The Erft river catchment was among the most affected regions by the flood in July 2021. The hydrological responses to extreme rainfall (up to 200 mm within 24 hours) produced unprecedented flooding along the Erft river and its tributaries causing havoc, huge economic losses and loss of life. While the risk of intense flood events is especially high for the upper reaches, in the lowland part of the catchment the opposite extreme, i.e. drought risk is much more severe. Due to ongoing open pit mining activities and related groundwater pumping, the Erft river does not have contact to the groundwater in most parts of the lowland catchment and no baseflow can be maintained during meteorological droughts. Both hydrological extremes impose particular challenges to the communities living and working in, and managing, the Erft catchment. A major challenge is related to the question of how unprecedented floods like those in July 2021 need to be considered in flood frequency statistics, risk assessments and ultimately in flood risk management and governance. The definition of worst case scenarios will need to consider climate change projections to derive Disaster Risk Reduction (DRR) strategies covering structural and non-structural measures. It is acknowledged that no structural measure would have been able to control the amount of runoff generated from precipitation in July 2021. Therefore, risk awareness and its communication needs significant improvements to enhance the management of flood events in the future. Learnings from past events must be accounted for in risk governance processes. Further, by the end of the 2020s the end of open pit mining will significantly change the runoff regime in the lower catchment area. Water pumped out of open pit mines currently contributes 70% of the Erft river discharge in more than one third of the catchment. In view of such structural changes, the assessment of future drought-risk is challenging and poses important requirements for integrated multi-risk governance.

Expected outcomes:
The Real World Lab (RWL) expects to enhance existing communication pathways for hydroclimatic extreme events as well as to co-develop an integrated risk-management strategy that is coordinated with relevant stakeholders from both DRR and Climate Change Adaption (CCA) domains and citizens in the Erft catchment. From a scientific point of view, the aim is to investigate how climate-change impacts will affect the frequency and severity of future floods to obtain a robust estimation of design values for structural and non-structural measures. For this purpose, new data sources and products, e.g. seamless forecasts will be used by existing numeric flood and water resources management models. Existing hydrological models are based on the NASIM model software and can be used and further developed in the framework of the project. Moreover, we expect to get a better understanding of climate-change impacts on different planning scenarios of the Erft river. Finally, the Erft water board envisages to build capacity and become part of a lasting European RWL partnership.

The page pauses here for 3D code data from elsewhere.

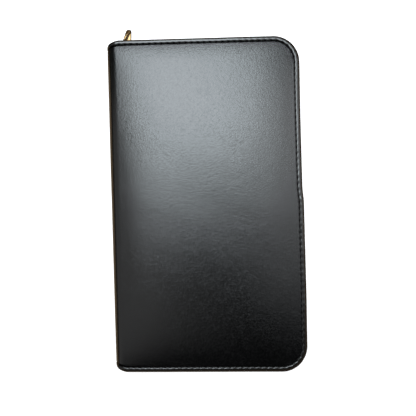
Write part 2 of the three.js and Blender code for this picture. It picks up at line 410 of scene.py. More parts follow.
def store_place(mesh, points):
    """Keeps where each point lies, in millimetres, for the material's patterns."""
    place = mesh.attributes.new("place", "FLOAT_VECTOR", "POINT")
    place.data.foreach_set("vector", np.asarray(points).astype(np.float32).ravel())


def settled(points):
    """The leather has pulled a little out of square along its bottom edge."""
    x, y, z = points.T
    pull = OUT_OF_SQUARE * (x / FORE_X) * np.clip(-y / HALF_HEIGHT, 0, 1) ** 2
    return np.column_stack([x, y - pull, z])


def add_piece(name, points, faces, look, place=None, scuff_and_reflection=None, thickness=0, smooth=True):
    """A mesh piece. `place` says where each point lies for the material's patterns."""
    points = np.asarray(points, float)
    mesh = bpy.data.meshes.new(name)
    mesh.from_pydata((settled(points) * MM).tolist(), [], [list(map(int, f)) for f in faces])
    flat = points if place is None else np.asarray(place, float)
    store_place(mesh, flat)
    scuffed_and_reflected_share = np.zeros(len(points)) if scuff_and_reflection is None else np.asarray(scuff_and_reflection, float)
    mesh.attributes.new("scuff_and_reflection", "FLOAT", "POINT").data.foreach_set("value", scuffed_and_reflected_share.astype(np.float32))
    piece = add_object(name, mesh)
    weld(piece)
    if thickness:
        thicken(piece, thickness)
    for polygon in piece.data.polygons:
        polygon.use_smooth = smooth
    piece.data.materials.clear()
    piece.data.materials.append(LOOKS[look])
    return piece


def weld(piece):
    """Joins points that lie in the same place."""
    work = bmesh.new()
    work.from_mesh(piece.data)
    bmesh.ops.remove_doubles(work, verts=work.verts, dist=0.002 * MM)
    work.to_mesh(piece.data)
    work.free()


def apply_modifiers(piece):
    graph = bpy.context.evaluated_depsgraph_get()
    made = bpy.data.meshes.new_from_object(piece.evaluated_get(graph))
    piece.modifiers.clear()
    piece.data = made


def thicken(piece, thickness):
    solid = piece.modifiers.new("thickness", "SOLIDIFY")
    solid.thickness = thickness * MM
    solid.offset = -1
    apply_modifiers(piece)


def grid_faces(rows, columns, first=0, flip=False):
    """Quads over a grid of points stored row by row."""
    faces = []
    for r in range(rows - 1):
        for c in range(columns - 1):
            a = first + r * columns + c
            quad = (a, a + columns, a + columns + 1, a + 1)
            faces.append(quad[::-1] if flip else quad)
    return faces


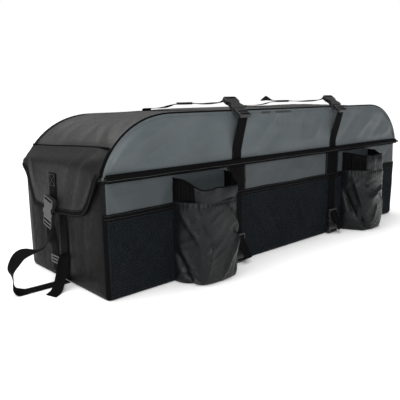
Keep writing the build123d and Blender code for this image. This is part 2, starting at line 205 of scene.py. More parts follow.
def strap(name, line, across, width=web["width"], thick=web["thick"]):
    # flat webbing along a line; across is one direction, or one for each point
    across = unit(np.broadcast_to(np.array(across, float), line.shape))
    places = np.linspace(-0.5, 0.5, 6)
    points = line[:, None, :] + across[:, None, :] * (places[None, :, None] * width)
    facing = gridNormals(points)
    edge = 1 - 0.35 * np.abs(2 * places[None, :, None]) ** 8  # the woven edge is a little thinner
    outer, inner = points + facing * (thick / 2 * edge), points - facing * (thick / 2 * edge)
    run = runLength(line)
    return clothShell(name, outer, inner, places[None, :] * width, run[:, None])


def joined(name, pieces):
    base = pieces[0]
    with bpy.context.temp_override(
        active_object=base, object=base, selected_objects=pieces, selected_editable_objects=pieces
    ):
        bpy.ops.object.join()
    base.name = base.data.name = name
    return base


# materials


def shade(colour, share):
    return tuple(c * share for c in colour)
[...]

Copenhagen and the surrounding Capital Region of Denmark are estimated to hold some of the highest flood damage potential amongst countries bordering the Baltic Sea. Due to climate change, changed rainfall patterns combined with a heightened frequency and intensity of cloudbursts are increasingly leading to overflows from streams and sewer systems, impacting densely populated and rural areas in the region, e.g. as was the case of the 2011 cloudburst event that caused insured losses of €700M in Copenhagen. Recently drought has emerged as another critical factor to consider (e.g. 2018). The large and compound diversity of climate-related hazards combined with the exceptionally high concentration of people, valuable assets and critical infrastructure in Copenhagen and the Capital Region urgently necessitates effective and coordinated Disaster Risk Management (DRM) and Climate Change Adaption (CCA). Currently, major challenges relate to governance and policy integration, and to coordination and collaboration across municipal boundaries as the enactment, funding and planning of, e.g. climate adaptation in Denmark is carried out at the municipal level, often in collaboration with privatised water utilities, within a broad national and legal framework. In some cases, this leaves climate adaptation planning in an institutional void. Also, emergency response services are principally anchored at the municipal level. As a result, overall risk governance, impact assessment models, data availability, emergency preparedness, adaptive capacity and even community involvement and risk acceptance levels often vary across administrative borders, hindering effective Disaster Risk Reduction (DRR) of current and future pressures from climate extremes.

Climate Change Adaptation challenges in the Capital Region of Denmark:

  • Difficulties with enactment, funding and planning across administrative borders, especially regarding coastal and catchment areas
  • Financial and legal frameworks are insufficient
  • Very little experience with drought
  • Low risk perception
  • Data dispute/Protection levels

Expected outcomes:
This Real World Lab (RWL) will employ the RISK-TANDEM framework as means of co-innovating new real-life governance strategies and robust decision-support methodologies for integrated risk reduction and improved adaptation to climate extreme events at the regional and local levels. Specifically, the RWL will use the knowledge, participatory and technical innovations from DIRECTED to reconcile the key aspects of “interoperability” that currently serves as a barrier for effective DRR. The enhanced and interoperable model and data-transformation components developed in WP2 and WP5 will be demonstrated and co-evaluated at different scales and levels. New and improved practices, dialogues and collaboration between first and second responders, scientific and technical communities, local policy-makers, communities and other stakeholders will be pursued in order to build lasting partnerships and direct the rapid deployment of the new innovations.